Craig Williamsdirector of Cisco Talos outreach
At the time, Talos researchers didn't directly claim it was a false flag cyberattack, but noted the "actual culprits could have added the file name check, and mimicked the wiper function simply in order to implicate the Lazarus group and potentially distract from their true identity."
Talos went on to describe similarities in the Olympic Destroyer code with that of other APTs, as well as connections to the NotPetya ransomware.
Craig Williams, director of Cisco Talos outreach, confirmed Kaspersky's claims and said, "There were several false flags that appear to have been intentionally implanted in Olympic destroyer."
"It's likely these were planted by our adversary to confuse and mislead the security community," Williams told SearchSecurity. "Identifying a false flag can be very tedious and time-consuming due to how common code reuse is. This must force one to question attribution based solely off a malware sample going forward. We recommend sticking to information that can be backed by research and steer clear of speculation."
Kaspersky researchers agreed attribution efforts need to be more careful considering the potential for a false flag cyberattack because of the scope of impact these attacks can have.
"While it didn't fully sabotage the Winter Olympic games in Pyeongchang, its effects were noticed not only in South Korea, but also in Europe.
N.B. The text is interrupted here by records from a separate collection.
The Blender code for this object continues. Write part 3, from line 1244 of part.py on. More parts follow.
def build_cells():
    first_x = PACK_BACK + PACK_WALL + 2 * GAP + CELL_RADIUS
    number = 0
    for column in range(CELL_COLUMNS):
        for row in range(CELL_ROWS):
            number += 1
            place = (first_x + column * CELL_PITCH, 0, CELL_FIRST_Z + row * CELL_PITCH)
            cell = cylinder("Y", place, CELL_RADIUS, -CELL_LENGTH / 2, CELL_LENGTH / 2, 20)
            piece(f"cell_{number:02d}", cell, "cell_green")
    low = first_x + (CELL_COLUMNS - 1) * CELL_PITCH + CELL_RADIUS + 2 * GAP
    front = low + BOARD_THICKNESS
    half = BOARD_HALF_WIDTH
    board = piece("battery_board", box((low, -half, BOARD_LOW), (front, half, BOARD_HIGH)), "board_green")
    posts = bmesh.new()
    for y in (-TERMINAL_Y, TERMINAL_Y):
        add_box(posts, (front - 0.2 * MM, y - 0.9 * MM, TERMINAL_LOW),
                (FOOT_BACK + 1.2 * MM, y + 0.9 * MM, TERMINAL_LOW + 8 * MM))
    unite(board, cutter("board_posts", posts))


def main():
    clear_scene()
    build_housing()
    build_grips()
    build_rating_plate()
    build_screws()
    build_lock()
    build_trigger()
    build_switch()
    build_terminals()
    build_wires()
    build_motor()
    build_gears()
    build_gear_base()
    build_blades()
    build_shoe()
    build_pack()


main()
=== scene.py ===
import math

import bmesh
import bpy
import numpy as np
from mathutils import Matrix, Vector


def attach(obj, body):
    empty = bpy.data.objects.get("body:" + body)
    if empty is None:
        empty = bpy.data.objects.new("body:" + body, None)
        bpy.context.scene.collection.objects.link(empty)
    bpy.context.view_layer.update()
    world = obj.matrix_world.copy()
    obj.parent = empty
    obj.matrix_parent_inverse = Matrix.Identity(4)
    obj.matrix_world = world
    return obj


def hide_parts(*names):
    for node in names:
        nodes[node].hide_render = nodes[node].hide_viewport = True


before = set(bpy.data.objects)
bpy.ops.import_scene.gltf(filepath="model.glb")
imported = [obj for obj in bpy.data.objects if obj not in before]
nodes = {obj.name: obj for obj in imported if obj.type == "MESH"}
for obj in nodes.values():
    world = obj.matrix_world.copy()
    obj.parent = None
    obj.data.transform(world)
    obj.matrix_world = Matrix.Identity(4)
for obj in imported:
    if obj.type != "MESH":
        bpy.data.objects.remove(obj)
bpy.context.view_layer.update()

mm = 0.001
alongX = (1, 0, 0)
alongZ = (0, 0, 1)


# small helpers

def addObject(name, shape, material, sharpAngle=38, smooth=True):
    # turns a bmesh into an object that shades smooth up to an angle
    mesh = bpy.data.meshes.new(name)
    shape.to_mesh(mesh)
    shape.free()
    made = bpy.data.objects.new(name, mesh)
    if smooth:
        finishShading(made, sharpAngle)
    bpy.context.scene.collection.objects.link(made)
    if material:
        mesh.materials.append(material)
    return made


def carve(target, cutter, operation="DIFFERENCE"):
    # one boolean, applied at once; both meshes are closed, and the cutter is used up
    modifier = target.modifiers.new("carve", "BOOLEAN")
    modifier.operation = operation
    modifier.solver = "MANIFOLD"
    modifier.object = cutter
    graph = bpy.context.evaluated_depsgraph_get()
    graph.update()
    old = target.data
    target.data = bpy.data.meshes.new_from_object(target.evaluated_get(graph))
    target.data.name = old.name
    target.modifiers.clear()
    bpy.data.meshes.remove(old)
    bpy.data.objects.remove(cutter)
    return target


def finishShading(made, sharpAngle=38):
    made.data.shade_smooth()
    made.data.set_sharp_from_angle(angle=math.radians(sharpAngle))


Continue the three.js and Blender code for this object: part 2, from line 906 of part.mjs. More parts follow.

Most importantly, it brings with it a potential threat to the attribution process, undermining trust in intel research findings," researchers wrote in the blog post. "There's a lesson to be taken from this attack that's useful for all of us in threat intelligence -- don't rush with attribution. This is a very delicate subject that should be handled with great care. We as an industry shouldn't sacrifice the accuracy of our research to opportunistically promote business."